• _DATASET ENTRIES_:
|---|

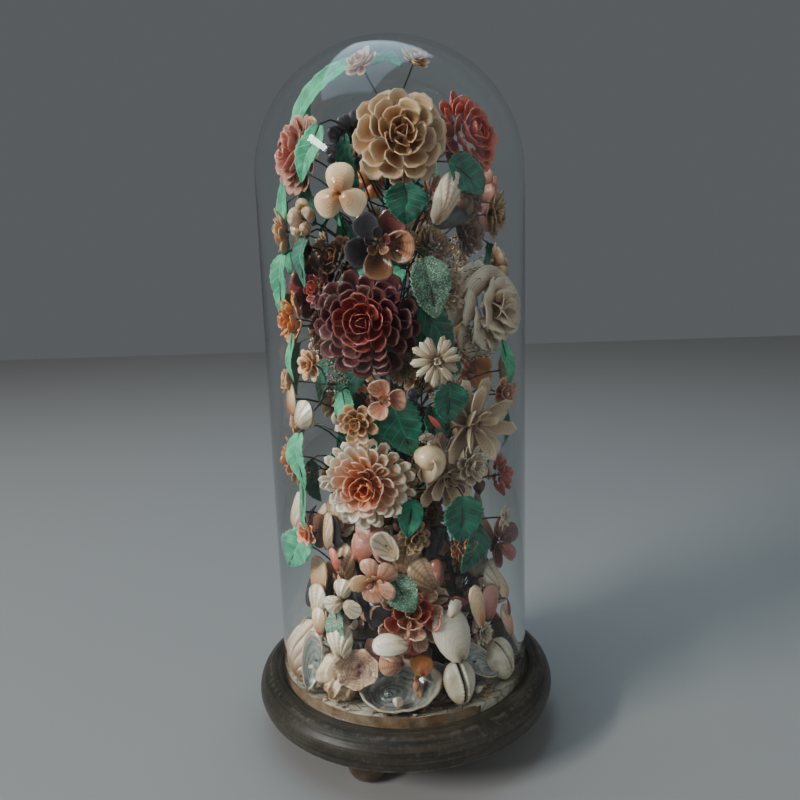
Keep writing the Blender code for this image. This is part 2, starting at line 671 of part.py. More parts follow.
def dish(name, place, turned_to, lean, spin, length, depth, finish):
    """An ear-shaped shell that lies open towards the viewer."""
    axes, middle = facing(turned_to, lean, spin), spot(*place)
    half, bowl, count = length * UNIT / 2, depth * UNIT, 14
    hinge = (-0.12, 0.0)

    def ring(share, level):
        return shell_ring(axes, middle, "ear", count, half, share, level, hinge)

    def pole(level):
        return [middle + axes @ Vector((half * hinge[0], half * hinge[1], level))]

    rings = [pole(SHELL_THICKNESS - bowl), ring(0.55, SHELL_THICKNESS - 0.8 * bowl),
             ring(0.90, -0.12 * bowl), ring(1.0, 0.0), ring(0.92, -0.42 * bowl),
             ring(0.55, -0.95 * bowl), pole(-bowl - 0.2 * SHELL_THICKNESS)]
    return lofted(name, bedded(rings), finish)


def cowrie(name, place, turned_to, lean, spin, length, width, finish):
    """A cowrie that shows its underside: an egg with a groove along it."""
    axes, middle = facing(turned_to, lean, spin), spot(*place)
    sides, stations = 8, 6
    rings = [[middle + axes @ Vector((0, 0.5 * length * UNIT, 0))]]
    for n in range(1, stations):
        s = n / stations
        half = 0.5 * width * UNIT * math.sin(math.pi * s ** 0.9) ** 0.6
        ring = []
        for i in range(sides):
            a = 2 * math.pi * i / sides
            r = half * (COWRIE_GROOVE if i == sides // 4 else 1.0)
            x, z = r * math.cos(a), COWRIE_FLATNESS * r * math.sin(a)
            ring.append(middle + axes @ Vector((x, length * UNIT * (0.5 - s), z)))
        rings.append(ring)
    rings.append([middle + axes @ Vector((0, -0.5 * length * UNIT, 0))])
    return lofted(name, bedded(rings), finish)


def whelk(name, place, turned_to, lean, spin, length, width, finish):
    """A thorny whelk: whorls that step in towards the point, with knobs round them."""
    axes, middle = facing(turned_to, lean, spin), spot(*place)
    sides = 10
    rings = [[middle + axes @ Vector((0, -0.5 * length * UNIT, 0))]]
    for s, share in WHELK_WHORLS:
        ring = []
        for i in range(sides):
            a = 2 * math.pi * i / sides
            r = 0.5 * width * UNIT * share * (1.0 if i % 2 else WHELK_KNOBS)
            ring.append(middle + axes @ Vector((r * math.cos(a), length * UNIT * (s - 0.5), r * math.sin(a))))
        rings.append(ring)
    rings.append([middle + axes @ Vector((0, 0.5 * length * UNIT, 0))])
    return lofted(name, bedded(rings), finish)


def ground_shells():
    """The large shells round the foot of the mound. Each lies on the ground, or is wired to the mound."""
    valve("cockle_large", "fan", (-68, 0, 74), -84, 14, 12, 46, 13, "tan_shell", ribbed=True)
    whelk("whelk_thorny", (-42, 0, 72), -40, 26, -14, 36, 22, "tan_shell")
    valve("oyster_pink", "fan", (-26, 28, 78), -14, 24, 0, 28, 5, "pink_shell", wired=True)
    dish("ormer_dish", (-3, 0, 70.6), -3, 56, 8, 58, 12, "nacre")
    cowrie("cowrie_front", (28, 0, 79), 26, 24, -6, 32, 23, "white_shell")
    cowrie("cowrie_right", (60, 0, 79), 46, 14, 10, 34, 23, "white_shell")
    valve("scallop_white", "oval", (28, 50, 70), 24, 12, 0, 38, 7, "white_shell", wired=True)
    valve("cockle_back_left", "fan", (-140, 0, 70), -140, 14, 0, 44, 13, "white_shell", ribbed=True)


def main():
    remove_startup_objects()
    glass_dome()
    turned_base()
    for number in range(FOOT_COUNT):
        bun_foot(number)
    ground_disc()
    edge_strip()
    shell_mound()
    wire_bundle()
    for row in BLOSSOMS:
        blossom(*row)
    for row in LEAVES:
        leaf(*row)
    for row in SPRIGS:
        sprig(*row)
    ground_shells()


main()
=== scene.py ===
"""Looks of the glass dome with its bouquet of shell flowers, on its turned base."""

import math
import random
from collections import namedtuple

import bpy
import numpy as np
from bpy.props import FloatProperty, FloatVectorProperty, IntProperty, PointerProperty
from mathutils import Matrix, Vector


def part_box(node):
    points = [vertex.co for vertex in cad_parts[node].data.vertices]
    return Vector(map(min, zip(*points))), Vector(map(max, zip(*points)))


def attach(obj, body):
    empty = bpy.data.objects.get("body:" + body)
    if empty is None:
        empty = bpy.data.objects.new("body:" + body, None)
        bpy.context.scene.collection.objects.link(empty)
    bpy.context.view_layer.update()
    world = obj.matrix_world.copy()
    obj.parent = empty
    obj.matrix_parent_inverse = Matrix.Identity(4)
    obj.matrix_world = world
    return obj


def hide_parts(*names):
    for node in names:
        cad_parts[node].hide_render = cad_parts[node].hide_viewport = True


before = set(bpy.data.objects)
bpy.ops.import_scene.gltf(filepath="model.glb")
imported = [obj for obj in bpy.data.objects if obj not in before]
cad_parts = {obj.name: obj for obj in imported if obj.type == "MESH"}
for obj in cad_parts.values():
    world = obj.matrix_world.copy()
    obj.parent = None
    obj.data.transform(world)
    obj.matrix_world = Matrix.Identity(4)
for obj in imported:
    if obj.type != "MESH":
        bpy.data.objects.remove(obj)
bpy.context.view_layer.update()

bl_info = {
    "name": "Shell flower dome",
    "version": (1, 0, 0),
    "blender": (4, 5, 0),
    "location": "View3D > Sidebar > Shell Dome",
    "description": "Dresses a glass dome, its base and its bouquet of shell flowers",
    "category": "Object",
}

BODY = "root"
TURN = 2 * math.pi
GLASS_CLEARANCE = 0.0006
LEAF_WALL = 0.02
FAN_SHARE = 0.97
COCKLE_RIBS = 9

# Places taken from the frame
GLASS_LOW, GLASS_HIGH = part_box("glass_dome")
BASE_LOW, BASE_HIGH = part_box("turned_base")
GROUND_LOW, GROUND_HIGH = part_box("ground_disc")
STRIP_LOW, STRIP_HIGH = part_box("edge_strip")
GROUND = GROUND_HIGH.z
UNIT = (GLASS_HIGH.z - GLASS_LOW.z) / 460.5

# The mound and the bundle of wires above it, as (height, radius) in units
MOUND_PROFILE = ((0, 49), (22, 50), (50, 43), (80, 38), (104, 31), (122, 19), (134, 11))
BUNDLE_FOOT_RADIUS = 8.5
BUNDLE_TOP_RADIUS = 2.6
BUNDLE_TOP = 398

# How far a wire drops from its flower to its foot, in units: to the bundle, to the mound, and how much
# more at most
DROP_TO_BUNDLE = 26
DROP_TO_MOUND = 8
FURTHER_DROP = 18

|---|

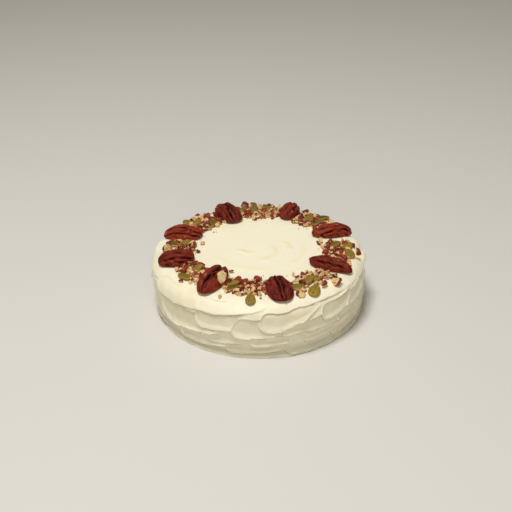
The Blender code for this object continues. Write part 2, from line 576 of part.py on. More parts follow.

|---|

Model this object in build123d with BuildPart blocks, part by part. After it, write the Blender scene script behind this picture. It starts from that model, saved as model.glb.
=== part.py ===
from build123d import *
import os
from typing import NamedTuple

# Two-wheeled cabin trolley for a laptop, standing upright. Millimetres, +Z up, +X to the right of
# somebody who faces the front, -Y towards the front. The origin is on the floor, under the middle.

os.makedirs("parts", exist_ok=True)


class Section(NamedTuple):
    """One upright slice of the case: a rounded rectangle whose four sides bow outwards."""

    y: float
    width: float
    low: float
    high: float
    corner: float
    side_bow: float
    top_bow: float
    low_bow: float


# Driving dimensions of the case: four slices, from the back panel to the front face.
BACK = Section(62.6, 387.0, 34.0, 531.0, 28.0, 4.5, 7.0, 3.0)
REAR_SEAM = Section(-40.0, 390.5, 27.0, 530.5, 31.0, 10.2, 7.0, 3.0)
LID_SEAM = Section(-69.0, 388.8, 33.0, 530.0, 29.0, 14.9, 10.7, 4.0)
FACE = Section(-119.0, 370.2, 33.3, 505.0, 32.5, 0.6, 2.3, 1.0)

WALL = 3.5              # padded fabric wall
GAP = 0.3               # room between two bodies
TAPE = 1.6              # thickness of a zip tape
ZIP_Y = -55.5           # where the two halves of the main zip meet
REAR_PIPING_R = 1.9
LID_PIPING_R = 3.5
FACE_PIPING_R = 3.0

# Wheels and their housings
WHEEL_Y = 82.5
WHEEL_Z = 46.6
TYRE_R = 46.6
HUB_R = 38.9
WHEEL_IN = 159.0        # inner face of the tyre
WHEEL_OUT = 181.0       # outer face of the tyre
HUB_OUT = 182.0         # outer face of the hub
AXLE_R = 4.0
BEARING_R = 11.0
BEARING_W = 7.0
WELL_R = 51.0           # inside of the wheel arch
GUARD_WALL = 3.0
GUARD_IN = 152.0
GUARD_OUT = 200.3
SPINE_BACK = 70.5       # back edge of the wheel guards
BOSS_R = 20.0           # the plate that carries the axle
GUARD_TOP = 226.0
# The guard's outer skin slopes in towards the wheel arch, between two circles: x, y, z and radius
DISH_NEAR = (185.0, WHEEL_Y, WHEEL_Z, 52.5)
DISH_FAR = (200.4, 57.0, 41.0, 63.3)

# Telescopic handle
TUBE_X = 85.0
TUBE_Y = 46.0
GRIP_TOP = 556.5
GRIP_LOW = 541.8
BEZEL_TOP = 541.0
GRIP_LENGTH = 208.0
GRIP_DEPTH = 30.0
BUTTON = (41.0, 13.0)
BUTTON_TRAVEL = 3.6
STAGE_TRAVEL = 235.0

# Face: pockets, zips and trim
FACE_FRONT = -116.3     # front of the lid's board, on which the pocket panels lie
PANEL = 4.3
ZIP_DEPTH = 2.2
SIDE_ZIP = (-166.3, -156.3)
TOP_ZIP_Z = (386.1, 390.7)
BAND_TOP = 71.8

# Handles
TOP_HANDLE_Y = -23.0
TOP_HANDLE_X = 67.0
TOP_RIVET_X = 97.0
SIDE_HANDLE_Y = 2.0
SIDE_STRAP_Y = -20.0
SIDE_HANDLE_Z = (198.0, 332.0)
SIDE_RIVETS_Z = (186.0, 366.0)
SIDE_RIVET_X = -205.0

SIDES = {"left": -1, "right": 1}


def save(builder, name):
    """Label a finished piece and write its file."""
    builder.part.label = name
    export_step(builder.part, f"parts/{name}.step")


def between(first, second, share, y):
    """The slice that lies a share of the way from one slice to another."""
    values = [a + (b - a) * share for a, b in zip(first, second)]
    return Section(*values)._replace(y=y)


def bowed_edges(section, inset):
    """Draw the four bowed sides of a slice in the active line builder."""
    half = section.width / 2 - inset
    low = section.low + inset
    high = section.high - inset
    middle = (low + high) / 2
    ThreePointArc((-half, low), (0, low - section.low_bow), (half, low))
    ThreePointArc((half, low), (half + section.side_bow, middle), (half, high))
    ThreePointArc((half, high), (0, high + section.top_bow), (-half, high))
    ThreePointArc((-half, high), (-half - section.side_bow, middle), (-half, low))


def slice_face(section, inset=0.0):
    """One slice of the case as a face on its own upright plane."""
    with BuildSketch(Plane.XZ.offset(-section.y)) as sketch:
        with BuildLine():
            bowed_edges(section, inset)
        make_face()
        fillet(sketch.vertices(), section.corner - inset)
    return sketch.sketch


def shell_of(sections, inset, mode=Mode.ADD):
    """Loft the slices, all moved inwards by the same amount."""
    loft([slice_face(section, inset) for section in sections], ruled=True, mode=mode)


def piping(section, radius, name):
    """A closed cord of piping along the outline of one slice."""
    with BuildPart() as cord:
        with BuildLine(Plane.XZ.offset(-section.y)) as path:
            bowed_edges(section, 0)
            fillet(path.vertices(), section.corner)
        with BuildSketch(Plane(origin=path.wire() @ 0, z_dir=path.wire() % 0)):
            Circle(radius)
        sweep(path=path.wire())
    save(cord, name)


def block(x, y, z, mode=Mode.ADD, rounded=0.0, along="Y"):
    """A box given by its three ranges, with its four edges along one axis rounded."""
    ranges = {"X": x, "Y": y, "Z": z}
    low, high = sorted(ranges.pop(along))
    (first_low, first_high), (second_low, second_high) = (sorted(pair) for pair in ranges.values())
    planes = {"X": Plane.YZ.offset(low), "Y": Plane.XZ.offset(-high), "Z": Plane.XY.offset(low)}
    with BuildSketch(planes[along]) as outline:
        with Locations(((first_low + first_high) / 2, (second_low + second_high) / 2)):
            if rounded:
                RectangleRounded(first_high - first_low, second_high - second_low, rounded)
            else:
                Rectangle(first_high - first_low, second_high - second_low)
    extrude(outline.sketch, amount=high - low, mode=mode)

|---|

• _DIRECTIONS FOR THIS TASK_:
Repeat exactly the lines from the one that contains "wire_bundle()" through the one that contains "obj.data.transform(world)", and only those.

• _RESPONSE BELOW_:
    wire_bundle()
    for row in BLOSSOMS:
        blossom(*row)
    for row in LEAVES:
        leaf(*row)
    for row in SPRIGS:
        sprig(*row)
    ground_shells()


main()
=== scene.py ===
"""Looks of the glass dome with its bouquet of shell flowers, on its turned base."""

import math
import random
from collections import namedtuple

import bpy
import numpy as np
from bpy.props import FloatProperty, FloatVectorProperty, IntProperty, PointerProperty
from mathutils import Matrix, Vector


def part_box(node):
    points = [vertex.co for vertex in cad_parts[node].data.vertices]
    return Vector(map(min, zip(*points))), Vector(map(max, zip(*points)))


def attach(obj, body):
    empty = bpy.data.objects.get("body:" + body)
    if empty is None:
        empty = bpy.data.objects.new("body:" + body, None)
        bpy.context.scene.collection.objects.link(empty)
    bpy.context.view_layer.update()
    world = obj.matrix_world.copy()
    obj.parent = empty
    obj.matrix_parent_inverse = Matrix.Identity(4)
    obj.matrix_world = world
    return obj


def hide_parts(*names):
    for node in names:
        cad_parts[node].hide_render = cad_parts[node].hide_viewport = True


before = set(bpy.data.objects)
bpy.ops.import_scene.gltf(filepath="model.glb")
imported = [obj for obj in bpy.data.objects if obj not in before]
cad_parts = {obj.name: obj for obj in imported if obj.type == "MESH"}
for obj in cad_parts.values():
    world = obj.matrix_world.copy()
    obj.parent = None
    obj.data.transform(world)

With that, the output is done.